The analysis is done using generating functions: $$G_\Omega(s,t)=\sum_{k,d\geqslant 0}N_{k,d}s^k t^d=\sum_{f\in M}s^{\Omega(f)}t^{\deg f},\\G_I(t)=\sum_{d\geqslant 1}N_{1,d}t^d=\sum_{f\in I}t^{\deg f}=\frac{\partial}{\partial s}G_\Omega(s,t)\Bigg|_{s=0},\\G_{\overline\Omega}(t)=\sum_{d\geqslant 1}\overline\Omega(d)t^d=\frac{\partial}{\partial s}G_\Omega\left(s,\frac{t}{p}\right)\Bigg|_{s=1}.$$
The crucial fact (the unlabelled multiset construction of Flajolet-Sedgewick, applied) is $$G_\Omega(s,t)=\exp\left\{\sum_{n\geqslant 1}\frac{s^n}{n}G_I(t^n)\right\}$$ (TODO: write an elaborated appendix if needed).
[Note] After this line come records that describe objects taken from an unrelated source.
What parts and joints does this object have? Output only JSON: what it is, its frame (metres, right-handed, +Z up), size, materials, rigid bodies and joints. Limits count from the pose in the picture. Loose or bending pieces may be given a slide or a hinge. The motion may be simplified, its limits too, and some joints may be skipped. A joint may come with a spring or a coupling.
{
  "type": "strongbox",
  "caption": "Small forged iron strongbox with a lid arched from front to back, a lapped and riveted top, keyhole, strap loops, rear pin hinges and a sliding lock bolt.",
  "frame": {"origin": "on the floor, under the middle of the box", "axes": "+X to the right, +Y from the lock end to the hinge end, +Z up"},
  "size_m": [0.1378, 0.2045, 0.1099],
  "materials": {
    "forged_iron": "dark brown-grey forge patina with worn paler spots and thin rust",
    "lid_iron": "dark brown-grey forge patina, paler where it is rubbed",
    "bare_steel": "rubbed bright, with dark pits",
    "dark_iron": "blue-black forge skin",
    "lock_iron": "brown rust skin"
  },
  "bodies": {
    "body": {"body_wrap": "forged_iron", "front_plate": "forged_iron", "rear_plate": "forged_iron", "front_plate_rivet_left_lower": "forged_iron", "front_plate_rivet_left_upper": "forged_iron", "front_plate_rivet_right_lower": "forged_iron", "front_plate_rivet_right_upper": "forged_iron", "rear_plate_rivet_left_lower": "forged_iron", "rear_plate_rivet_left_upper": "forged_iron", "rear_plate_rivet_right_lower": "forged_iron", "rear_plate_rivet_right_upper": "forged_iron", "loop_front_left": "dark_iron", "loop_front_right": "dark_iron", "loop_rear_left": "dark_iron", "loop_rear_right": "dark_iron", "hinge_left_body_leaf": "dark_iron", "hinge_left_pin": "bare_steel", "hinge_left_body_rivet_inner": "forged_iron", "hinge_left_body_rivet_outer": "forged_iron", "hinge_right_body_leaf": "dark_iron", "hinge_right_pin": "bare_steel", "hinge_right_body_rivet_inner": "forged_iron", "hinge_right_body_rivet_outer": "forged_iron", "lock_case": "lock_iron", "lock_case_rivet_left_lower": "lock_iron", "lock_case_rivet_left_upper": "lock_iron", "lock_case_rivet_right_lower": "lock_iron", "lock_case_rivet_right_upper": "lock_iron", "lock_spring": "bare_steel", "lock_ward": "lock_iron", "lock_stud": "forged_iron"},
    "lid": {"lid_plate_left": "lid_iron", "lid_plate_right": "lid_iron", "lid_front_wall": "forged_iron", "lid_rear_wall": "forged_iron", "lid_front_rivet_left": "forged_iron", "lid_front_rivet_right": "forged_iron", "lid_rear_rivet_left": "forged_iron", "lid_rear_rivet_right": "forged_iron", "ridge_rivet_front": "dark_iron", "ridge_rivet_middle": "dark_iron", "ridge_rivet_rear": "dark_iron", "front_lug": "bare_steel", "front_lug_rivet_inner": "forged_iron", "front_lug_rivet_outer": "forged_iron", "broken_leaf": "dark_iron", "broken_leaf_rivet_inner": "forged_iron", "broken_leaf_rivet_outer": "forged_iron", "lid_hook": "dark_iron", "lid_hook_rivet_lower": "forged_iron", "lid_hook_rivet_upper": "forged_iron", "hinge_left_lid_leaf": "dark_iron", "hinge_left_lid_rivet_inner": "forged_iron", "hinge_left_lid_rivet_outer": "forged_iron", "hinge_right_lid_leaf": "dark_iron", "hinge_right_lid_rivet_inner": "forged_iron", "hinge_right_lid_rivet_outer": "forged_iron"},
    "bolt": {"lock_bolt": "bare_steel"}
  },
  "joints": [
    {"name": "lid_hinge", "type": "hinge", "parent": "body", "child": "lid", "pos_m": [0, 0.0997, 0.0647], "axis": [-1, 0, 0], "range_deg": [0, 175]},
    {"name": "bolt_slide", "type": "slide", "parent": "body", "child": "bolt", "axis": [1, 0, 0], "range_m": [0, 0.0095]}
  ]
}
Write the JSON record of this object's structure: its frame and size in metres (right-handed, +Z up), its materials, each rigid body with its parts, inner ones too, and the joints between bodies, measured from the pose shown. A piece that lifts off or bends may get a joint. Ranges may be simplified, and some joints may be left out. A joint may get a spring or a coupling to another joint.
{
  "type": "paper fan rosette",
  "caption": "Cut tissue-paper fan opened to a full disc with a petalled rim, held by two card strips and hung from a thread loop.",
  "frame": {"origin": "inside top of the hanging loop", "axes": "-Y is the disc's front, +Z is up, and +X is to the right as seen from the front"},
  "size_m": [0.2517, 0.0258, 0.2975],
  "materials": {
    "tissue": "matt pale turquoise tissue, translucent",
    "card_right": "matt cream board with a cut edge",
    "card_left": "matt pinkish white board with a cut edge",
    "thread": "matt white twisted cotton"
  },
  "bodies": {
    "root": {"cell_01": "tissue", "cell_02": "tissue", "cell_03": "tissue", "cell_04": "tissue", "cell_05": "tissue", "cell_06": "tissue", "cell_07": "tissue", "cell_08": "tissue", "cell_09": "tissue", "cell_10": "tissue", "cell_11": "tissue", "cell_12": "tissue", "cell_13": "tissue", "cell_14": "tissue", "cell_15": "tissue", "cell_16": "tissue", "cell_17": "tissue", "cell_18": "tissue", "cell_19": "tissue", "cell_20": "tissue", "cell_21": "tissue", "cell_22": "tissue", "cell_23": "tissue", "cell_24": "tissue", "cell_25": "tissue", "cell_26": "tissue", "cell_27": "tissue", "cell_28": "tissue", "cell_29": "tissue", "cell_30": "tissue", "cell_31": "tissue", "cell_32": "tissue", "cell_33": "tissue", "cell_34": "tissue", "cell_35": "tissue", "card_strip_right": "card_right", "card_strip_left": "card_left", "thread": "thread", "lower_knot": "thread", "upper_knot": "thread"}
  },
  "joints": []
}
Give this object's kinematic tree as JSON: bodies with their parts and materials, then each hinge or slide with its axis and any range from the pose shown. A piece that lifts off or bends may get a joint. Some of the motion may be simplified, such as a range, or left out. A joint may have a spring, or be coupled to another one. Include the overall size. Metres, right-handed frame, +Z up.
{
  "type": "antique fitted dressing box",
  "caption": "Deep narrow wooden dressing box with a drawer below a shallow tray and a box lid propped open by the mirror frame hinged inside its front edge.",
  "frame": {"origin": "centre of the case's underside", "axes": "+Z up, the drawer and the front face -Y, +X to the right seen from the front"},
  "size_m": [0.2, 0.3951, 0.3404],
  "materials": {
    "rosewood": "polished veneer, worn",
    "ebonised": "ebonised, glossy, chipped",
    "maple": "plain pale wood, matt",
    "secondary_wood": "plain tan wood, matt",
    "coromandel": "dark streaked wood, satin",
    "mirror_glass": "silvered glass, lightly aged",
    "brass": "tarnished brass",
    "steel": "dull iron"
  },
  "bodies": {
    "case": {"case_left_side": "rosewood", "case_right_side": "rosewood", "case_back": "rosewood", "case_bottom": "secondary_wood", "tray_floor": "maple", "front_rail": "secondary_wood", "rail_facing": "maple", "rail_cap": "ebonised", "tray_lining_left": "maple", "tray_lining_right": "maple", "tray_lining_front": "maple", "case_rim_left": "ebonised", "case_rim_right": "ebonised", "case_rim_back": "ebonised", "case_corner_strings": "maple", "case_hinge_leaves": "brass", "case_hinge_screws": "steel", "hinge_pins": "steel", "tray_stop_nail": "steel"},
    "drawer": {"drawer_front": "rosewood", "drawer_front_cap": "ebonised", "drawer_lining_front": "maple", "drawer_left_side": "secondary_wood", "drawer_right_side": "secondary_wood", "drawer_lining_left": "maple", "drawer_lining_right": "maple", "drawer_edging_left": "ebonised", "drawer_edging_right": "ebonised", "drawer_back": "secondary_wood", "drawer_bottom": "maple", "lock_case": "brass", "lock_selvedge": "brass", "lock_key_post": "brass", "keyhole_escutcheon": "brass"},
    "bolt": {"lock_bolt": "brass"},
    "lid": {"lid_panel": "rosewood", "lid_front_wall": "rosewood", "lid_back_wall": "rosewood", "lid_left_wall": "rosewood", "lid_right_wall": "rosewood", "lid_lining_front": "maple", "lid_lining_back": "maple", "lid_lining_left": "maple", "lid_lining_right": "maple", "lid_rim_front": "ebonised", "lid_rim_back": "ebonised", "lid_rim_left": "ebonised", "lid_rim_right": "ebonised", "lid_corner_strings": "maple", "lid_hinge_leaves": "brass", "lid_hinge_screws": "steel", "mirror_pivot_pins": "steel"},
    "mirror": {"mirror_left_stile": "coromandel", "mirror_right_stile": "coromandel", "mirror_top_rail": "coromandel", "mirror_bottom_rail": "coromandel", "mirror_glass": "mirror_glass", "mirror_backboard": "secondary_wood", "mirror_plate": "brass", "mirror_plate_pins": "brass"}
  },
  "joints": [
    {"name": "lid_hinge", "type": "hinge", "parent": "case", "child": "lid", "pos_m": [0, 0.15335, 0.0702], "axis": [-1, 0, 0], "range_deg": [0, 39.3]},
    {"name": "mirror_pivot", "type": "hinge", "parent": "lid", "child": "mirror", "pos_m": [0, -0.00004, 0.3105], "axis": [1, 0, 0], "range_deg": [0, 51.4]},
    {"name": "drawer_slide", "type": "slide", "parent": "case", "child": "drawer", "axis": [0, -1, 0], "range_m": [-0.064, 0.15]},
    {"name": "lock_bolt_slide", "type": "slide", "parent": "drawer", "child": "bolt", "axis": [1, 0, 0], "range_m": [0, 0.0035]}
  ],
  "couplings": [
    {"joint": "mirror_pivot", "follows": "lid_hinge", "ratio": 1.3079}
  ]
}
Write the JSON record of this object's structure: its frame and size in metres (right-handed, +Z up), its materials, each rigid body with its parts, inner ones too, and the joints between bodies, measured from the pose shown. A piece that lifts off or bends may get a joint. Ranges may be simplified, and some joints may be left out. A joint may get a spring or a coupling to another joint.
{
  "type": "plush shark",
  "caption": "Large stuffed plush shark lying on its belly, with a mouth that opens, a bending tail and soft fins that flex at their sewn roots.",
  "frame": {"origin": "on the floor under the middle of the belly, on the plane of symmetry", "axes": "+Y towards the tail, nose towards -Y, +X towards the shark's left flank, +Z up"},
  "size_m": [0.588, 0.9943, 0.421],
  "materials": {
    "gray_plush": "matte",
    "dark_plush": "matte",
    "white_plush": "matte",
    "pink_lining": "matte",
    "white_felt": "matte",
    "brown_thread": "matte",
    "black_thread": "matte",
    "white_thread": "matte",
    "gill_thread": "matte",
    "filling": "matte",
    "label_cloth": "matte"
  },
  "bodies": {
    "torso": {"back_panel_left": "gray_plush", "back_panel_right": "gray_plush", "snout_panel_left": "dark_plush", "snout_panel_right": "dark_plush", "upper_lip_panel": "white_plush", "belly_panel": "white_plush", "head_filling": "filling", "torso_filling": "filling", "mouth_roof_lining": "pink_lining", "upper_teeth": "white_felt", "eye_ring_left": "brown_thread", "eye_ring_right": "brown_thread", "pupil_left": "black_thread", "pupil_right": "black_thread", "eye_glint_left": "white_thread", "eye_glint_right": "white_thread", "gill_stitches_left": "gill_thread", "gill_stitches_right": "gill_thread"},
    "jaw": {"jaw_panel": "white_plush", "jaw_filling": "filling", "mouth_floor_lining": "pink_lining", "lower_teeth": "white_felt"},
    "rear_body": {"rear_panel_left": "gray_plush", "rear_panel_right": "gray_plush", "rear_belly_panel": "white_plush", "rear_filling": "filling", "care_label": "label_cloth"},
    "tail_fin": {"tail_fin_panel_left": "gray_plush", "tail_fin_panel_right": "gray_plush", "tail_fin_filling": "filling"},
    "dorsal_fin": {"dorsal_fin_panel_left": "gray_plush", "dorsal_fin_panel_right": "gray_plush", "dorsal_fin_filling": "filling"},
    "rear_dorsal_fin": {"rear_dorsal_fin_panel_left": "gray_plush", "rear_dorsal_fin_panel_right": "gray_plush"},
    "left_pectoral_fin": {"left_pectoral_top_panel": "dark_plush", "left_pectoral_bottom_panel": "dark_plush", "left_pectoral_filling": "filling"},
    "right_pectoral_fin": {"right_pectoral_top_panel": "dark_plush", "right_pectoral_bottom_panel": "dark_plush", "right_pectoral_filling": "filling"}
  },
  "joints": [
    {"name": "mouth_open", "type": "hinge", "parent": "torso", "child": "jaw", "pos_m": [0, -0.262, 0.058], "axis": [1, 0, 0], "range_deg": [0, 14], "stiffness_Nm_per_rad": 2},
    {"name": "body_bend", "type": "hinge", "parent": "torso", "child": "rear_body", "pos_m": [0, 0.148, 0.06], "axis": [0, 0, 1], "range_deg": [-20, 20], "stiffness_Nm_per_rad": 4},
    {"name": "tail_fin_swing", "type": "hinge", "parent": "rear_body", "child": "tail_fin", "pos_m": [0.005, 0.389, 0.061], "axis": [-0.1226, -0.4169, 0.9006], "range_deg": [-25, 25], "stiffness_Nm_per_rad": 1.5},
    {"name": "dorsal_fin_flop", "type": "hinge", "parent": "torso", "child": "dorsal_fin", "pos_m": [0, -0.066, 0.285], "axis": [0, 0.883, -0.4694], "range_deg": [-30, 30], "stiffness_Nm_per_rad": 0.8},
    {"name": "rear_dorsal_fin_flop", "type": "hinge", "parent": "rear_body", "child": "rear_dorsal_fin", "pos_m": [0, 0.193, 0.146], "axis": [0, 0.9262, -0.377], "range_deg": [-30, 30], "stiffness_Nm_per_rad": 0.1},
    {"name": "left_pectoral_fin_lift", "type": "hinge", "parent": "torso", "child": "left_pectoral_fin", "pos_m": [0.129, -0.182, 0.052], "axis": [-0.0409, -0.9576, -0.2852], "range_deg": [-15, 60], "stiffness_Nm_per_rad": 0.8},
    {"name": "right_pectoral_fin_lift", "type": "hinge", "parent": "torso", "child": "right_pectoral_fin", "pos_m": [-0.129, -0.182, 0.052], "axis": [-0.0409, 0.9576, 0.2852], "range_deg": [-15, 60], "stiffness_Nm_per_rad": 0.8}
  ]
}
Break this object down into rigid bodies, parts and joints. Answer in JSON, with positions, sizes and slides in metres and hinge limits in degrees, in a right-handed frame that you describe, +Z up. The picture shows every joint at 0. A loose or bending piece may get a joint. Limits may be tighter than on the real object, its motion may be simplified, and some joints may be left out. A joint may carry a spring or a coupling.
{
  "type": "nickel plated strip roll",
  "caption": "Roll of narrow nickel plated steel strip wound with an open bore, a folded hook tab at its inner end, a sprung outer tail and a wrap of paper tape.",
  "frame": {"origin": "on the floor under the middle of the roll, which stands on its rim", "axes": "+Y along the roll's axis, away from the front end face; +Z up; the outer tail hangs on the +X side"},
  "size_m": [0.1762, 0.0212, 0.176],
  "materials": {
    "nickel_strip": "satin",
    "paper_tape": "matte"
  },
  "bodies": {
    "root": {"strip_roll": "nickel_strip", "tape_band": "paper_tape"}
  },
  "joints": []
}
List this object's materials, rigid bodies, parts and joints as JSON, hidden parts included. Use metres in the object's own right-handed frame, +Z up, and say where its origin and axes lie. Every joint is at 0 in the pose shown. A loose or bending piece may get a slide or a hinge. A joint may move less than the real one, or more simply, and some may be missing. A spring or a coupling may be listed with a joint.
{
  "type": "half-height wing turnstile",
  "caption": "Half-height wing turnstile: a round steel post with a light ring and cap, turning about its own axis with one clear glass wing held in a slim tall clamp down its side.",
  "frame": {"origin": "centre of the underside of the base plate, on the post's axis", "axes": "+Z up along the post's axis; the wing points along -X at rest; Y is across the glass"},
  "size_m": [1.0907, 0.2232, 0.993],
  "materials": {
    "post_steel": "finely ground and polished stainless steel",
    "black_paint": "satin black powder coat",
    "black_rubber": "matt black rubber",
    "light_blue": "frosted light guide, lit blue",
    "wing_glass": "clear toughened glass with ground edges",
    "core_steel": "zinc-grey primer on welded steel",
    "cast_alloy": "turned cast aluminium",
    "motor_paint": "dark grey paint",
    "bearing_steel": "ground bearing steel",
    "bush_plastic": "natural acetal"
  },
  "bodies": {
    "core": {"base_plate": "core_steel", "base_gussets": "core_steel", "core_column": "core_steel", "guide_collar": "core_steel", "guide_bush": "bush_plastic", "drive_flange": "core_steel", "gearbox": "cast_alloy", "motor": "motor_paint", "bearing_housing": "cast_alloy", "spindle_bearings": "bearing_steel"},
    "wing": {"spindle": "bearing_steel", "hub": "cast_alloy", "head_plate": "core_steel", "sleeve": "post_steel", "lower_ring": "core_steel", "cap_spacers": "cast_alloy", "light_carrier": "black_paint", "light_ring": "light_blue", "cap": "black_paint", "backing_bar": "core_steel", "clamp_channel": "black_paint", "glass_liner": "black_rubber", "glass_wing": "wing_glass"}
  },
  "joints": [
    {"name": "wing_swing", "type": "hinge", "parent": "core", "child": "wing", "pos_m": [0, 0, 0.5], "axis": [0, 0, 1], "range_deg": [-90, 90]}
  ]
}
It also allows to find $G_I$, since $\sum_{k=0}^d N_{k,d}=p^d$ implies $G_\Omega(1,t)=\sum_{d\geqslant 0}(pt)^d=(1-pt)^{-1}$. So, with $\ell(z):=-\log(1-z)$, we obtain $$\sum_{n\geqslant 1}\frac1n G_I(t^n)=\ell(pt)\implies G_I(t)=\sum_{n\geqslant 1}\frac{\mu(n)}{n}\ell(pt^n)$$ by a variant of the Möbius inversion. Since we don't really need $G_\Omega$, let's compute directly $$G_{\overline\Omega}(pt)=\exp\big(\ell(pt)\big)\sum_{n\geqslant 1}G_I(t^n)=(1-pt)^{-1}\sum_{n\geqslant 1}\ell(pt^n)\sum_{m\,\mid\,n}\frac{\mu(m)}{m};$$ since $\sum_{m\mid n}\big(\mu(m)/m\big)=\varphi(n)/n$ using Euler's totient function, we find finally $$\overline\Omega(d)=\sum_{n=1}^d\frac{1}{np^n}\sum_{m\,\mid\,n}\varphi(m)p^{n/m}=\sum_{m=1}^d\frac{\varphi(m)}{m}\sum_{n=1}^{\lfloor d/m\rfloor}\frac{p^{(1-m)n}}{n}.$$
For large $p$, this is $\overline\Omega(d)=H_d+\dfrac{1}{2p}+\mathcal{O}(p^{-2})$ where $H_d=\displaystyle\sum_{n=1}^d\frac1n=\log d+\gamma+\ldots$
With $\omega$ in place of $\Omega$, things would go harder. We would use the powerset construction (instead of the multiset construction), but with another generating function in place of $G_I$: $$G_\omega(s,t)=\exp\left\{\sum_{n\geqslant 1}(-1)^{n-1}\frac{s^n}{n}\sum_{k\geqslant 1}G_I(t^{nk})\right\},$$ with somewhat laborous number-theoretic computations. We find $G_{\overline\omega}(pt)=A(t)B(t)$, where \begin{align*} A(t)&=\exp\sum_{n\geqslant 1}a_n\ell(pt^n),&B(t)&=\sum_{n\geqslant 1}b_n\ell(pt^n),\\a_n&=\sum_{\substack{a,b,c\geqslant 1\\abc=n}}\frac{(-1)^{a-1}}{a}\frac{\mu(c)}{c},&b_n&=\sum_{\substack{a,b,c\geqslant 1\\abc=n}}(-1)^{a-1}\frac{\mu(c)}{c}. \end{align*}
Now both $a_n$ and $b_n$ can be found using Dirichlet series. For $a_n$, the result is simple: $$\sum_{n\geqslant 1}\frac{a_n}{n^s}=\sum_{a,b,c\geqslant 1}\frac{(-1)^{a-1}}{a^{1+s}}\frac{1}{b^s}\frac{\mu(c)}{c^{1+s}}=(1-2^{-s})\zeta(s)\implies a_n=\begin{cases}1,&n\text{ is odd}\\0,&n\text{ is even}\end{cases};\\\sum_{n\geqslant 1}\frac{b_n}{n^s}=(1-2^{1-s})\frac{\zeta^2(s)}{\zeta(1+s)}=\frac{(1-2^{1-s})(1-2^{-1-s})}{(1-2^{-s})^2}\prod_{p\neq 2}\frac{1-p^{-1-s}}{(1-p^{-s})^2},$$ which gives, for odd $n=p_1^{r_1}\cdots p_k^{r_k}$ and $r>0$, $$b_n=\prod_{j=1}^k\left[1+\left(1-\frac{1}{p_j}\right)r_j\right],\quad b_{2^r n}=-\frac{r}{2}b_n.$$
Thus, $G_{\overline\omega}(pt)=\left(\sum_{n\geqslant 1}b_n\ell(pt^n)\right)\prod_{n\geqslant 1}(1-pt^{2n-1})^{-1}$. This is where I got to at the moment.